Selecting an appropriate heat treatment cycle is a critical optimization challenge for these composites. While higher austenitizing temperatures benefit the toughness of the white cast iron matrix by modifying its carbide network, they are detrimental to the mechanical properties of the low-carbon steel core. Standard heat treatment for A3 steel typically involves austenitizing around 850-880°C. Exposing it to the temperatures required for high-Cr white cast iron (often above 950-1000°C) causes austenite grain coarsening, leading to poor toughness in the core. Therefore, the optimal composite heat treatment must strike a balance: it must be sufficient to develop high hardness in the white cast iron shell while preserving a fine, tough microstructure in the steel core. For Low-Cr white cast iron composites, this balance is achieved at the lower end of its hardening range (~860°C). For Mid-Cr white cast iron composites, the required temperature (~980°C) is at the upper limit for the steel core, necessitating careful control of holding time to avoid excessive grain growth.
Fractographic analysis revealed the dominant failure mechanism. Despite the ductile nature of the steel core, all composite specimens failed in a brittle manner during bending. Macroscopic examination showed that the steel core fracture surface was flat and shiny. SEM analysis confirmed a quasi-cleavage fracture mode in the steel, characterized by cleavage facets, tear ridges, and secondary cracks. This indicates that the failure is not due to plastic collapse but to brittle fracture initiation and propagation. The failure sequence is hypothesized as follows: Under bending load, the outer white cast iron layer, being in tension, readily initiates microcracks due to its low fracture toughness. These cracks propagate in an opening mode (Mode I) towards the interface. Upon reaching the steel core, the crack tip encounters a significant constraint. The surrounding brittle white cast iron matrix restricts plastic deformation in the steel at the crack tip, preventing effective stress relaxation. Furthermore, the crack continues to extend rapidly through the white cast iron matrix surrounding the core, creating a severe stress concentration at the steel interface. This concentrated stress, coupled with the pre-existing brittleness of the carbon-enriched layer on the steel surface, triggers catastrophic crack initiation within this layer. The crack then propagates through the steel core via quasi-cleavage, leading to final failure. This mechanism explains why simply increasing the steel core diameter ($\lambda$) is not sufficient; improving the intrinsic toughness of the white cast iron matrix itself is paramount to delay crack initiation and blunt propagating cracks, thereby allowing the steel core to contribute more effectively to overall ductility and strength.

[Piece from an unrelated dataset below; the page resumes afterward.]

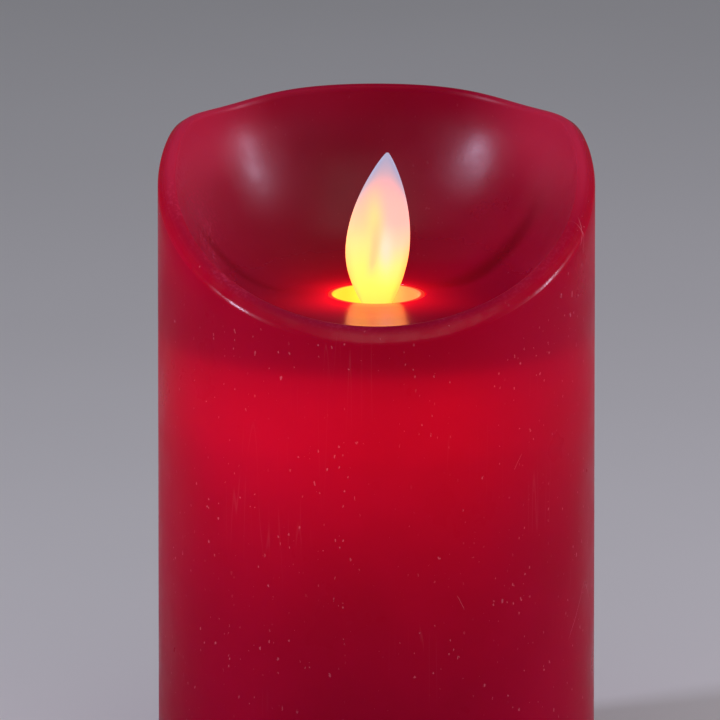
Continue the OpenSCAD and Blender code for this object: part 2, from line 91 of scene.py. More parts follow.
def make_camera():
    """The camera looks along +Y and down on the bowl, through a long lens."""
    forward = Vector((0, math.cos(CAM_ELEVATION), -math.sin(CAM_ELEVATION)))
    up = Vector((0, math.sin(CAM_ELEVATION), math.cos(CAM_ELEVATION)))
    aim = Vector((VIEW_SIDE, 0, FLOOR_Z)) - up * VIEW_DROP
    data = bpy.data.cameras.new("camera")
    data.lens = data.sensor_width / FRAME_WIDTH * CAM_DISTANCE
    data.clip_start = 0.01
    data.clip_end = 60
    camera = bpy.data.objects.new("camera", data)
    camera.location = aim - forward * CAM_DISTANCE
    camera.rotation_mode = "QUATERNION"
    camera.rotation_quaternion = forward.to_track_quat("-Z", "Y")
    bpy.context.scene.collection.objects.link(camera)
    bpy.context.scene.camera = camera


def area_light(name, azimuth, elevation, distance, width, height, power, colour):
    """A soft box that faces the bowl. Azimuth 0 is in front and 90 to the right."""
    a, e = math.radians(azimuth), math.radians(elevation)
    out = Vector((math.sin(a) * math.cos(e), -math.cos(a) * math.cos(e), math.sin(e)))
    data = bpy.data.lights.new(name, "AREA")
    data.shape = "RECTANGLE"
    data.size = width
    data.size_y = height
    data.energy = power
    data.color = colour
    light = bpy.data.objects.new(name, data)
    light.location = Vector((0, 0, FLOOR_Z)) + out * distance
    light.rotation_mode = "QUATERNION"
    light.rotation_quaternion = (-out).to_track_quat("-Z", "Y")
    light.visible_camera = False
    bpy.context.scene.collection.objects.link(light)


def make_lights():
    area_light("light_right", 86, 20, 0.9, 0.07, 0.34, 3.7, (0.84, 0.74, 1.0))
    area_light("light_left", -66, 24, 0.9, 0.12, 0.26, 3.8, (0.76, 0.72, 1.0))
    area_light("light_top", 10, 60, 1.0, 1.0, 1.0, 2.2, (1.0, 0.98, 0.96))
    world = bpy.data.worlds.new("studio")
    world.use_nodes = True
    background = world.node_tree.nodes["Background"]
    background.inputs["Color"].default_value = (0.82, 0.88, 1.0, 1)
    background.inputs["Strength"].default_value = 0.11
    bpy.context.scene.world = world


# ---- Material helpers -------------------------------------------------------

E = 2.718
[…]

To maximize the performance of white cast iron-steel composites, several processing guidelines can be derived. First, a sufficiently large diameter ratio ($\lambda > 0.3$) is necessary to realize a meaningful strength improvement from the rule of mixtures. Second, the interfacial carbon diffusion zone must be minimized. This can be achieved by using lower pouring temperatures, applying effective anti-carburizing coatings or washes on the steel core prior to casting, and potentially by using a core material with a higher initial carbon content or carbide stabilizers to reduce the chemical potential gradient. Third, a tailored heat treatment is essential. The cycle must be optimized not just for the white cast iron shell but for the composite system as a whole, respecting the thermal limits of the steel core. Finally, selecting a white cast iron grade with inherently better fracture toughness (often associated with modified carbide morphology through alloying or inoculation) will yield superior composite performance, as it directly delays the crack initiation phase of the failure sequence.

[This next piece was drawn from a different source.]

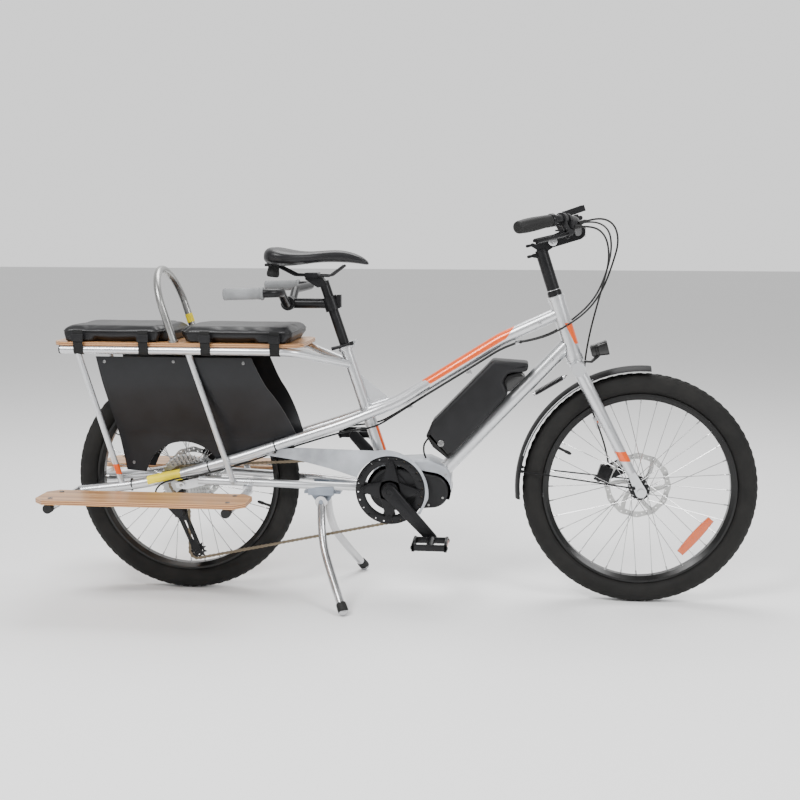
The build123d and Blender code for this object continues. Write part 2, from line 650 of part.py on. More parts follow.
# ---- battery ------------------------------------------------------------
with BuildPart() as battery:
    plate([(234, 658), (330, 652), (327, 629), (276, 624), (262, 601), (277, 568), (118, 387), (76, 420),
           (57, 450), (73, 489)], -45, 45, corner=9)
    rod((80, 0, 326.2), (440, 0, 709), DOWN_TUBE_RADIUS + 0.2, mode=Mode.SUBTRACT)
save(battery, "battery")

# ---- fork and what it carries -------------------------------------------
crown = HEAD_BOTTOM - head_axis * CROWN_DROP
LEG_Y = 60.0
LEG_END = (604.0, 366.0)
LEG_STRAIGHT = 60.0
LEG_RADIUS = 17.0
LEG_TIP_RADIUS = 12.5
with BuildPart() as fork_crown:
    axle((crown.X, crown.Z), 18.5, -78, 78)
    rod(crown, HEAD_BOTTOM - head_axis * 0.3, 20)
    rod(crown, HEAD_TOP + head_axis * 112, STEERER_RADIUS)
save(fork_crown, "fork_crown")

with BuildPart() as fork_legs:
    for side in BOTH_SIDES:
        leg_top = Vector(crown.X, side * LEG_Y, crown.Z)
        leg_end = Vector(LEG_END[0], side * LEG_Y, LEG_END[1])
        taper_start = leg_top + (leg_end - leg_top).normalized() * LEG_STRAIGHT
        rod(leg_top, taper_start, LEG_RADIUS)
        rod(taper_start, leg_end, LEG_RADIUS, LEG_TIP_RADIUS)
        low, high = sorted((side * DROPOUT_INNER_FRONT, side * (DROPOUT_INNER_FRONT + 9)))
        link((LEG_END[0] - 3, LEG_END[1] + 6), 9, front_axle, 15, low, high)
        nut_low, nut_high = sorted((side * (DROPOUT_INNER_FRONT + 9), side * (DROPOUT_INNER_FRONT + 16)))
        axle(front_axle, 10, nut_low, nut_high)
    axle((crown.X, crown.Z), 18.5, -78, 78, mode=Mode.SUBTRACT)
save(fork_legs, "fork_legs")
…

| Parameter | Recommendation | Rationale |
|---|---|---|
| Diameter Ratio ($\lambda$) | $\lambda \geq 0.3$ | Ensures significant load contribution from steel core per rule of mixtures. |
| Casting Process | Minimize pouring temperature; use anti-carburizing core washes. | Reduces brittle interfacial layer thickness, preserving steel ductility. |
| Heat Treatment | Tailor cycle to the composite: use lower temperature/short time for Low-Cr WCI; moderate time at necessary high temp for Mid-Cr WCI. | Balances high shell hardness with acceptable core microstructure (prevents grain growth). |
| Matrix Selection | Prefer white cast iron grades with superior intrinsic toughness (e.g., modified carbide structures). | Delays crack initiation in the shell, allowing steel core to perform more effectively. |
In conclusion, the composite casting of steel-reinforced white cast iron presents a viable and effective methodology for enhancing the structural integrity of abrasion-resistant components. The significant improvement in bending strength—up to 50%—demonstrates the potential of this approach. The performance is governed by a complex interplay of geometric design ($\lambda$), interfacial control during casting, and a precisely balanced heat treatment. The failure analysis underscores that the composite’s strength is not merely an additive property but is constrained by the initiation of brittle fracture in the white cast iron matrix and the compromised interface. Future work should focus on advanced interfacial engineering to create a tougher, graded transition zone and on developing alloyed white cast iron matrices with higher fracture toughness to fully leverage the reinforcing potential of the steel core. This composite strategy effectively bridges the gap between the unparalleled wear resistance of white cast iron and the requisite toughness for impact-loaded applications.